SET TASK: Take the entries below and reproduce them word for word.
>> begin DATA LINES
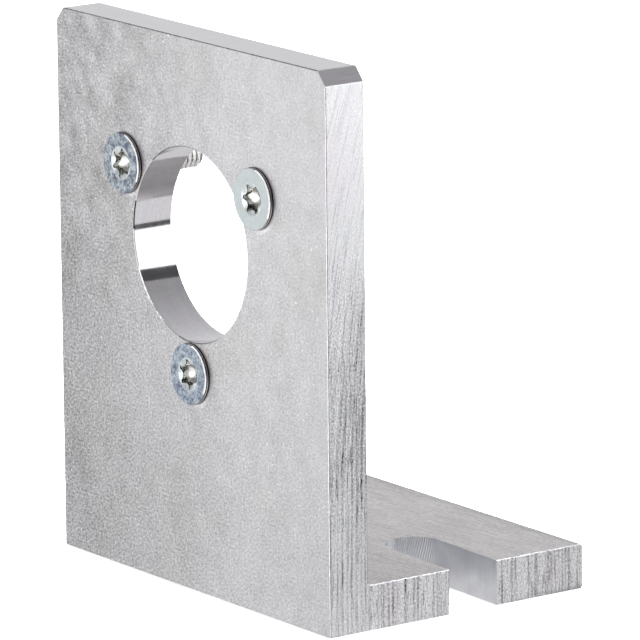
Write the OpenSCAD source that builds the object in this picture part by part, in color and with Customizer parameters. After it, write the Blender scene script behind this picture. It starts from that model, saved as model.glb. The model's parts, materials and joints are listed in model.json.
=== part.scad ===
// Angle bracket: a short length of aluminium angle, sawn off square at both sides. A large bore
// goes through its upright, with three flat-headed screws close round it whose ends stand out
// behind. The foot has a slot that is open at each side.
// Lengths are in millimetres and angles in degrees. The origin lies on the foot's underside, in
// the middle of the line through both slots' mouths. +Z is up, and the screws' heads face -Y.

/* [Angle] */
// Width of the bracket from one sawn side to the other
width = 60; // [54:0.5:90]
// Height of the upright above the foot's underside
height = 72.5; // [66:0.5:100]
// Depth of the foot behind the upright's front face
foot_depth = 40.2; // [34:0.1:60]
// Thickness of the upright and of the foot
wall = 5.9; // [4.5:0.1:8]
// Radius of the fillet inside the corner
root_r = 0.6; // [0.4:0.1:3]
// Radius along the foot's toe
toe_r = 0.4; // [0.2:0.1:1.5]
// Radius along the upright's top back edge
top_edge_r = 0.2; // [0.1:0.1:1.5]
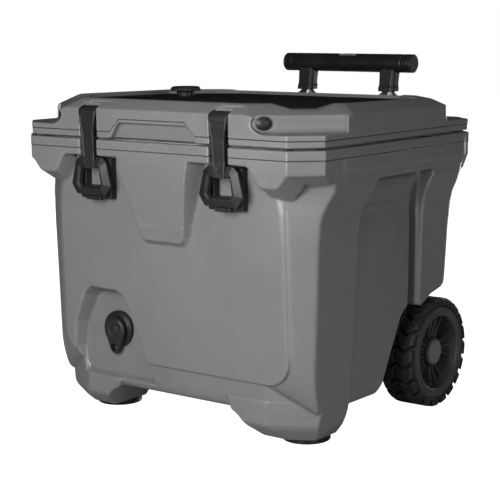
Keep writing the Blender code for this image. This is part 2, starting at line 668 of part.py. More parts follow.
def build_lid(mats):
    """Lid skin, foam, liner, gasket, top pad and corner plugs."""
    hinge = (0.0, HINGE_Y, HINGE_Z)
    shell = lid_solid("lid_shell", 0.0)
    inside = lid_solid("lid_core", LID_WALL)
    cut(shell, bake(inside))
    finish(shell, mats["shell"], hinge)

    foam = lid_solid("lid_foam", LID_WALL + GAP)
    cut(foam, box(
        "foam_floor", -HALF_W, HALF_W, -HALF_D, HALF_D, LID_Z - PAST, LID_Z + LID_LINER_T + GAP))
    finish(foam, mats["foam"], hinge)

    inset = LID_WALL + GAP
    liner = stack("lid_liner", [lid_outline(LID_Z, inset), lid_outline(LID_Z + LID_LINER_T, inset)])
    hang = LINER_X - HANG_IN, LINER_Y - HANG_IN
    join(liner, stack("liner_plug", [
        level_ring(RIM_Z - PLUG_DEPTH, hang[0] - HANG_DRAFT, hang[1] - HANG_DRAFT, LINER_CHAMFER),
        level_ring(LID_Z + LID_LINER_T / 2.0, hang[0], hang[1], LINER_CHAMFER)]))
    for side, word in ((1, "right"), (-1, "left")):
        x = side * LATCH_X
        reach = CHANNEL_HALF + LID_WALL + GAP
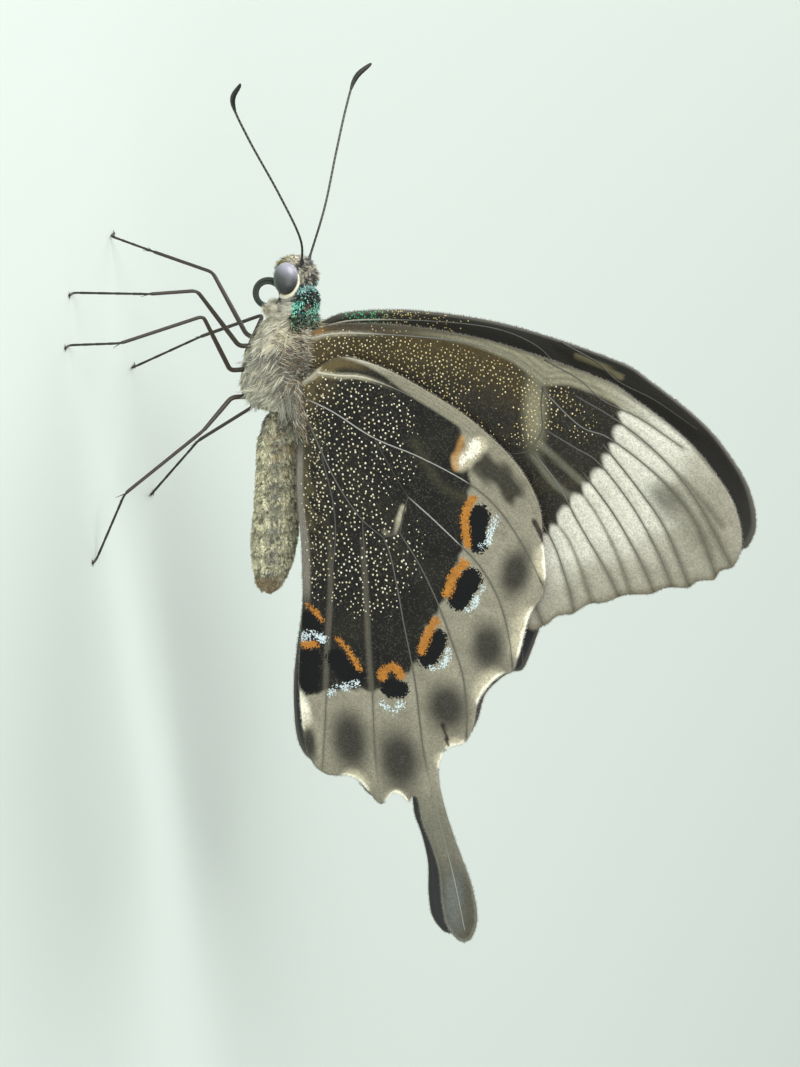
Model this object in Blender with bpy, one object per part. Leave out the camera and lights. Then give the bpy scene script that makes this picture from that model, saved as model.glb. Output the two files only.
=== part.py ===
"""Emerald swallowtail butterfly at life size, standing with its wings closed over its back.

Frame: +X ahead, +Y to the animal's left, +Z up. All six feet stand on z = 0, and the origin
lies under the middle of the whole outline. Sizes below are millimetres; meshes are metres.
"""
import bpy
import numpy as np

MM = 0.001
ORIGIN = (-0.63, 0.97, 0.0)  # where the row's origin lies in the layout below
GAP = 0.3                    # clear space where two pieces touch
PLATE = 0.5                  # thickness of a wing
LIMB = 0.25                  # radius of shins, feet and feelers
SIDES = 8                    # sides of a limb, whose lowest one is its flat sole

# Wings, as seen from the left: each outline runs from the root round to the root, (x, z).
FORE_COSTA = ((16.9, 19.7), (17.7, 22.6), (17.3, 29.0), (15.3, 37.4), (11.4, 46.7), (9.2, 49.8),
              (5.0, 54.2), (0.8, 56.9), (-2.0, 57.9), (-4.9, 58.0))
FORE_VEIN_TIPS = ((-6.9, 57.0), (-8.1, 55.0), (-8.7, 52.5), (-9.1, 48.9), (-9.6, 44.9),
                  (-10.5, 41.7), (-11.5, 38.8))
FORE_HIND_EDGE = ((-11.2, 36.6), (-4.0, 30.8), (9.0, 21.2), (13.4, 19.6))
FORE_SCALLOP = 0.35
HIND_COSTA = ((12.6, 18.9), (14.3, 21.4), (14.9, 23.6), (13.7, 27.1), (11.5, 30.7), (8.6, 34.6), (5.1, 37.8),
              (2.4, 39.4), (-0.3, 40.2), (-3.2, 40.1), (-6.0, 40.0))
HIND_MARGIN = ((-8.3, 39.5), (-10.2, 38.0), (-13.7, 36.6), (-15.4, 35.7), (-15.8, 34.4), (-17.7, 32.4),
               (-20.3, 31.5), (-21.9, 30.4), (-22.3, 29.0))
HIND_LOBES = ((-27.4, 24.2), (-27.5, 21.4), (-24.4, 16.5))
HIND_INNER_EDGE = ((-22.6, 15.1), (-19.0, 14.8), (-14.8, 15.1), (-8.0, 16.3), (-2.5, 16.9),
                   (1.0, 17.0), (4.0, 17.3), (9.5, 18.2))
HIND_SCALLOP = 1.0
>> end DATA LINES
CORRECT OUTPUT:
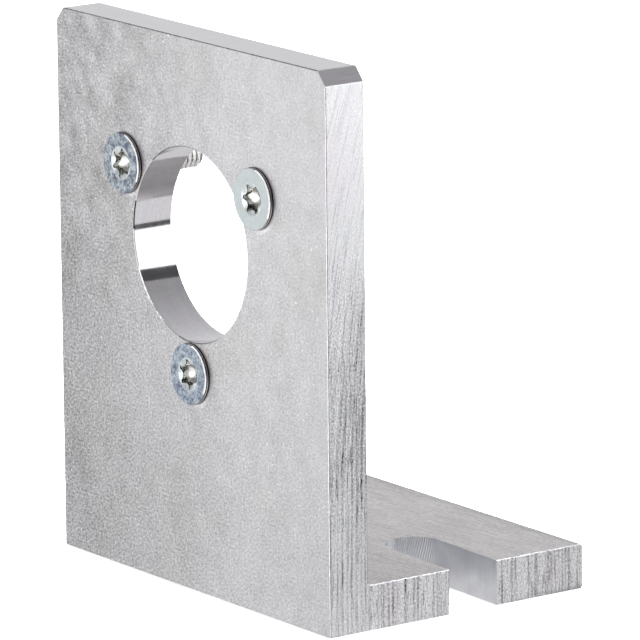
Write the OpenSCAD source that builds the object in this picture part by part, in color and with Customizer parameters. After it, write the Blender scene script behind this picture. It starts from that model, saved as model.glb. The model's parts, materials and joints are listed in model.json.
=== part.scad ===
// Angle bracket: a short length of aluminium angle, sawn off square at both sides. A large bore
// goes through its upright, with three flat-headed screws close round it whose ends stand out
// behind. The foot has a slot that is open at each side.
// Lengths are in millimetres and angles in degrees. The origin lies on the foot's underside, in
// the middle of the line through both slots' mouths. +Z is up, and the screws' heads face -Y.

/* [Angle] */
// Width of the bracket from one sawn side to the other
width = 60; // [54:0.5:90]
// Height of the upright above the foot's underside
height = 72.5; // [66:0.5:100]
// Depth of the foot behind the upright's front face
foot_depth = 40.2; // [34:0.1:60]
// Thickness of the upright and of the foot
wall = 5.9; // [4.5:0.1:8]
// Radius of the fillet inside the corner
root_r = 0.6; // [0.4:0.1:3]
// Radius along the foot's toe
toe_r = 0.4; // [0.2:0.1:1.5]
// Radius along the upright's top back edge
top_edge_r = 0.2; // [0.1:0.1:1.5]
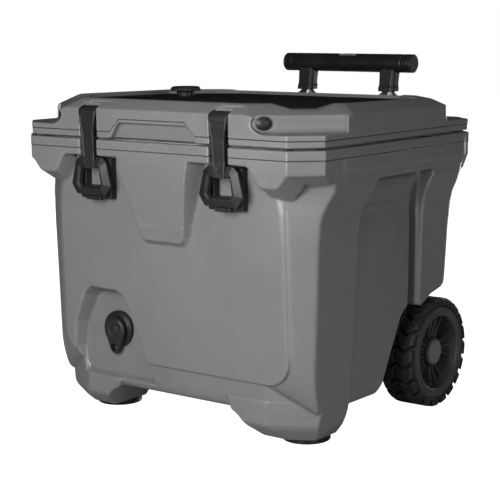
Keep writing the Blender code for this image. This is part 2, starting at line 668 of part.py. More parts follow.
def build_lid(mats):
    """Lid skin, foam, liner, gasket, top pad and corner plugs."""
    hinge = (0.0, HINGE_Y, HINGE_Z)
    shell = lid_solid("lid_shell", 0.0)
    inside = lid_solid("lid_core", LID_WALL)
    cut(shell, bake(inside))
    finish(shell, mats["shell"], hinge)

    foam = lid_solid("lid_foam", LID_WALL + GAP)
    cut(foam, box(
        "foam_floor", -HALF_W, HALF_W, -HALF_D, HALF_D, LID_Z - PAST, LID_Z + LID_LINER_T + GAP))
    finish(foam, mats["foam"], hinge)

    inset = LID_WALL + GAP
    liner = stack("lid_liner", [lid_outline(LID_Z, inset), lid_outline(LID_Z + LID_LINER_T, inset)])
    hang = LINER_X - HANG_IN, LINER_Y - HANG_IN
    join(liner, stack("liner_plug", [
        level_ring(RIM_Z - PLUG_DEPTH, hang[0] - HANG_DRAFT, hang[1] - HANG_DRAFT, LINER_CHAMFER),
        level_ring(LID_Z + LID_LINER_T / 2.0, hang[0], hang[1], LINER_CHAMFER)]))
    for side, word in ((1, "right"), (-1, "left")):
        x = side * LATCH_X
        reach = CHANNEL_HALF + LID_WALL + GAP
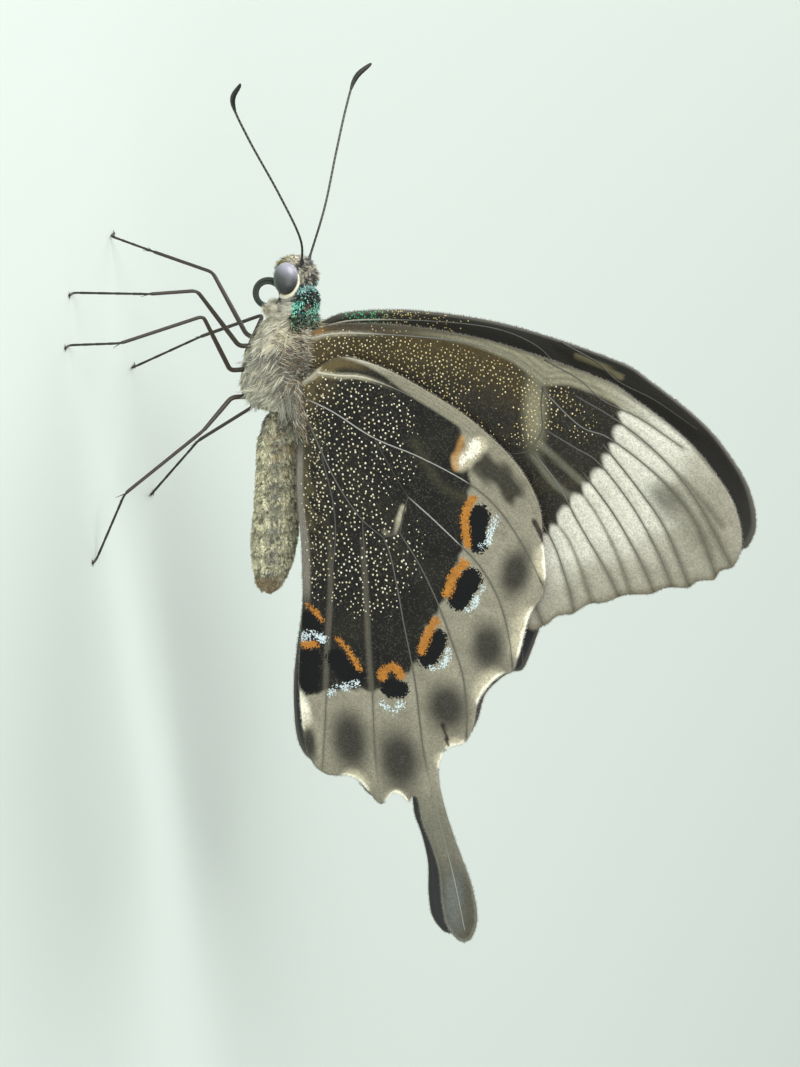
Model this object in Blender with bpy, one object per part. Leave out the camera and lights. Then give the bpy scene script that makes this picture from that model, saved as model.glb. Output the two files only.
=== part.py ===
"""Emerald swallowtail butterfly at life size, standing with its wings closed over its back.

Frame: +X ahead, +Y to the animal's left, +Z up. All six feet stand on z = 0, and the origin
lies under the middle of the whole outline. Sizes below are millimetres; meshes are metres.
"""
import bpy
import numpy as np

MM = 0.001
ORIGIN = (-0.63, 0.97, 0.0)  # where the row's origin lies in the layout below
GAP = 0.3                    # clear space where two pieces touch
PLATE = 0.5                  # thickness of a wing
LIMB = 0.25                  # radius of shins, feet and feelers
SIDES = 8                    # sides of a limb, whose lowest one is its flat sole

# Wings, as seen from the left: each outline runs from the root round to the root, (x, z).
FORE_COSTA = ((16.9, 19.7), (17.7, 22.6), (17.3, 29.0), (15.3, 37.4), (11.4, 46.7), (9.2, 49.8),
              (5.0, 54.2), (0.8, 56.9), (-2.0, 57.9), (-4.9, 58.0))
FORE_VEIN_TIPS = ((-6.9, 57.0), (-8.1, 55.0), (-8.7, 52.5), (-9.1, 48.9), (-9.6, 44.9),
                  (-10.5, 41.7), (-11.5, 38.8))
FORE_HIND_EDGE = ((-11.2, 36.6), (-4.0, 30.8), (9.0, 21.2), (13.4, 19.6))
FORE_SCALLOP = 0.35
HIND_COSTA = ((12.6, 18.9), (14.3, 21.4), (14.9, 23.6), (13.7, 27.1), (11.5, 30.7), (8.6, 34.6), (5.1, 37.8),
              (2.4, 39.4), (-0.3, 40.2), (-3.2, 40.1), (-6.0, 40.0))
HIND_MARGIN = ((-8.3, 39.5), (-10.2, 38.0), (-13.7, 36.6), (-15.4, 35.7), (-15.8, 34.4), (-17.7, 32.4),
               (-20.3, 31.5), (-21.9, 30.4), (-22.3, 29.0))
HIND_LOBES = ((-27.4, 24.2), (-27.5, 21.4), (-24.4, 16.5))
HIND_INNER_EDGE = ((-22.6, 15.1), (-19.0, 14.8), (-14.8, 15.1), (-8.0, 16.3), (-2.5, 16.9),
                   (1.0, 17.0), (4.0, 17.3), (9.5, 18.2))
HIND_SCALLOP = 1.0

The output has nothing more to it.